▶ [WHAT THE TASK ASKS] Return the first line, the line containing "IN_ROW = Matrix.Scale(MM, 4)", and every line between them, exactly as they stand.

[Dataset entries]
:::::
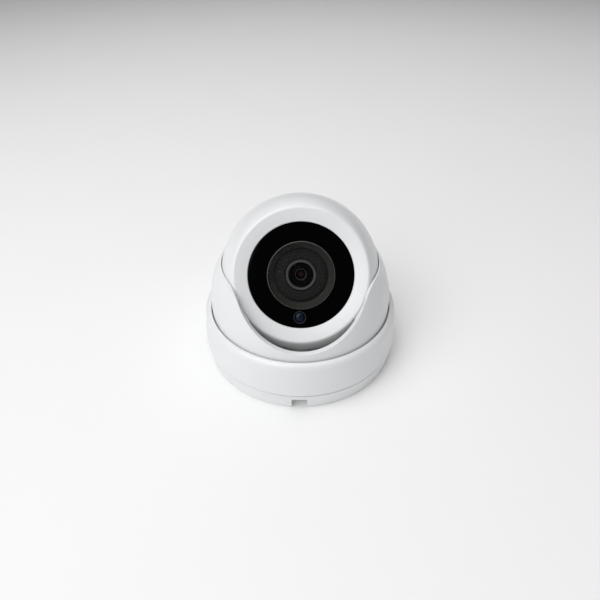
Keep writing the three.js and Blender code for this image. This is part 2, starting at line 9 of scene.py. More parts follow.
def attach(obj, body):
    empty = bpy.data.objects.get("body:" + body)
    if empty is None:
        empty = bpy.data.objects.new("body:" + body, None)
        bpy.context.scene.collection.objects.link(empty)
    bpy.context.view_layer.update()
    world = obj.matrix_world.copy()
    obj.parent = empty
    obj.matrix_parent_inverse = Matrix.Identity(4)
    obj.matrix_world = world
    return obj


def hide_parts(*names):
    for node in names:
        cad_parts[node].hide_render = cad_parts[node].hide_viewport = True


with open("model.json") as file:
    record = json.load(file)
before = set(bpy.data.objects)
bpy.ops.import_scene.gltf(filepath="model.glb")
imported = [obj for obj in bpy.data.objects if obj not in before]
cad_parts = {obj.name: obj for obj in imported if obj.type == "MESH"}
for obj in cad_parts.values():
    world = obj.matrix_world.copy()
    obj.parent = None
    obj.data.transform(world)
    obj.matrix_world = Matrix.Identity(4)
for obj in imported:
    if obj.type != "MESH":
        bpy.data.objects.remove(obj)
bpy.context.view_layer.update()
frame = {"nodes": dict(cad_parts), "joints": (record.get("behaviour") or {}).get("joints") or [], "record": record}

MM = 0.001
TAU = 2 * math.pi

joints = {j["name"]: j for j in frame["joints"]}
BALL = Vector(joints["tilt"]["pos_m"])
LENS_AXIS = Vector(joints["rotation"]["axis"]).normalized()
ROLL = math.radians(-2.7)
BASE_TURN = math.radians(-2)

# ---------------------------------------------------------------- frames

def lens_frame():
    """From millimetres about the ball's centre, +Z along the lens axis and -Y down, to the row frame."""
    side = Vector((1, 0, 0))
    up = LENS_AXIS.cross(side)
    turn = Matrix((side, up, LENS_AXIS)).transposed().to_4x4()
    return Matrix.Translation(BALL) @ turn @ Matrix.Rotation(ROLL, 4, "Z") @ Matrix.Scale(MM, 4)


IN_BALL = lens_frame()
IN_BASE = Matrix.Rotation(BASE_TURN, 4, "Z") @ Matrix.Scale(MM, 4)
IN_ROW = Matrix.Scale(MM, 4)

# ---------------------------------------------------------------- mesh tools

def finish_mesh(name, bm, matrix, materials, sharp_deg=32):
    bmesh.ops.remove_doubles(bm, verts=bm.verts, dist=1e-5)
    bmesh.ops.recalc_face_normals(bm, faces=bm.faces)
    bm.transform(matrix)
    mesh = bpy.data.meshes.new(name)
    bm.to_mesh(mesh)
    bm.free()
    mesh.shade_smooth()
    mesh.set_sharp_from_angle(angle=math.radians(sharp_deg))
    for m in materials:
        mesh.materials.append(m)
    obj = bpy.data.objects.new(name, mesh)
    bpy.context.scene.collection.objects.link(obj)
    return obj


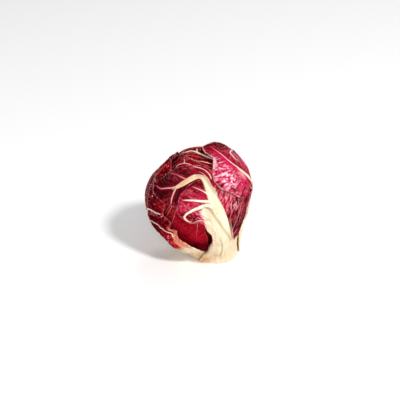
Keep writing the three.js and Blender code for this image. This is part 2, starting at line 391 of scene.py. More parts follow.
@dataclass
class VeinPlanner:
    """Grows side veins from a leaf's midrib towards its margins."""

    surface: LeafSurface
    seed: int
    step: float = 2.5
    wander: tuple[float, float] = (-7, 5)
    straighten: float = 0.025
    room_along: tuple[float, float] = (0.03, 0.985)
    room_across: tuple[float, float] = (0.5, 0.93)
    gap_spread: tuple[float, float] = (0.7, 1.3)
    vein_start: float = 0.8
    vein_reach: float = 75.0
    vein_angles: tuple[float, float] = (38, 56)
    vein_shares: tuple[float, float] = (0.6, 1.0)
    vein_thinning: tuple[float, float] = (1.1, 0.6)
    vein_tip: float = 0.25
    twig_every: int = 3
    twig_share: float = 0.4
    twig_tip: float = 0.12
    twig_reach: tuple[float, float] = (7, 16)
    twig_angles: tuple[tuple[float, float], ...] = ((5, 20), (80, 110))

    def __post_init__(self) -> None:
        """Prepare to grow the veins, whose small differences the seed sets."""
        self.chance = random.Random(self.seed)
        self.mm_per_degree = math.radians(self.surface.head.equator)
        self.length = self.surface.plan.length * self.mm_per_degree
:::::
▶ [FULL RESPONSE]
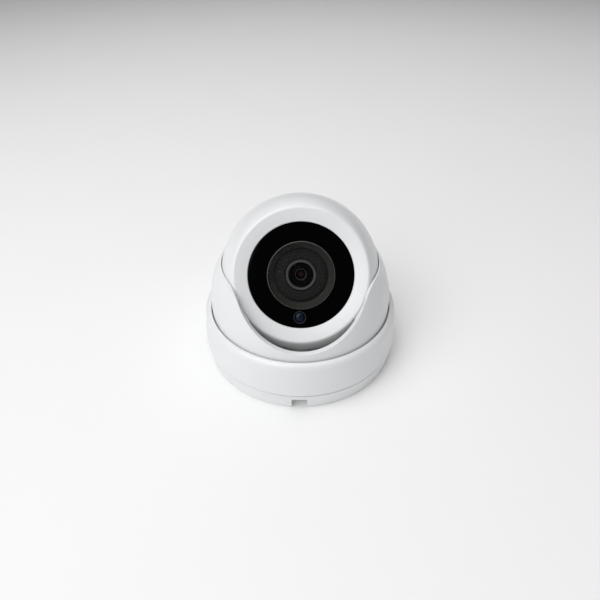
Keep writing the three.js and Blender code for this image. This is part 2, starting at line 9 of scene.py. More parts follow.
def attach(obj, body):
    empty = bpy.data.objects.get("body:" + body)
    if empty is None:
        empty = bpy.data.objects.new("body:" + body, None)
        bpy.context.scene.collection.objects.link(empty)
    bpy.context.view_layer.update()
    world = obj.matrix_world.copy()
    obj.parent = empty
    obj.matrix_parent_inverse = Matrix.Identity(4)
    obj.matrix_world = world
    return obj


def hide_parts(*names):
    for node in names:
        cad_parts[node].hide_render = cad_parts[node].hide_viewport = True


with open("model.json") as file:
    record = json.load(file)
before = set(bpy.data.objects)
bpy.ops.import_scene.gltf(filepath="model.glb")
imported = [obj for obj in bpy.data.objects if obj not in before]
cad_parts = {obj.name: obj for obj in imported if obj.type == "MESH"}
for obj in cad_parts.values():
    world = obj.matrix_world.copy()
    obj.parent = None
    obj.data.transform(world)
    obj.matrix_world = Matrix.Identity(4)
for obj in imported:
    if obj.type != "MESH":
        bpy.data.objects.remove(obj)
bpy.context.view_layer.update()
frame = {"nodes": dict(cad_parts), "joints": (record.get("behaviour") or {}).get("joints") or [], "record": record}

MM = 0.001
TAU = 2 * math.pi

joints = {j["name"]: j for j in frame["joints"]}
BALL = Vector(joints["tilt"]["pos_m"])
LENS_AXIS = Vector(joints["rotation"]["axis"]).normalized()
ROLL = math.radians(-2.7)
BASE_TURN = math.radians(-2)

# ---------------------------------------------------------------- frames

def lens_frame():
    """From millimetres about the ball's centre, +Z along the lens axis and -Y down, to the row frame."""
    side = Vector((1, 0, 0))
    up = LENS_AXIS.cross(side)
    turn = Matrix((side, up, LENS_AXIS)).transposed().to_4x4()
    return Matrix.Translation(BALL) @ turn @ Matrix.Rotation(ROLL, 4, "Z") @ Matrix.Scale(MM, 4)


IN_BALL = lens_frame()
IN_BASE = Matrix.Rotation(BASE_TURN, 4, "Z") @ Matrix.Scale(MM, 4)
IN_ROW = Matrix.Scale(MM, 4)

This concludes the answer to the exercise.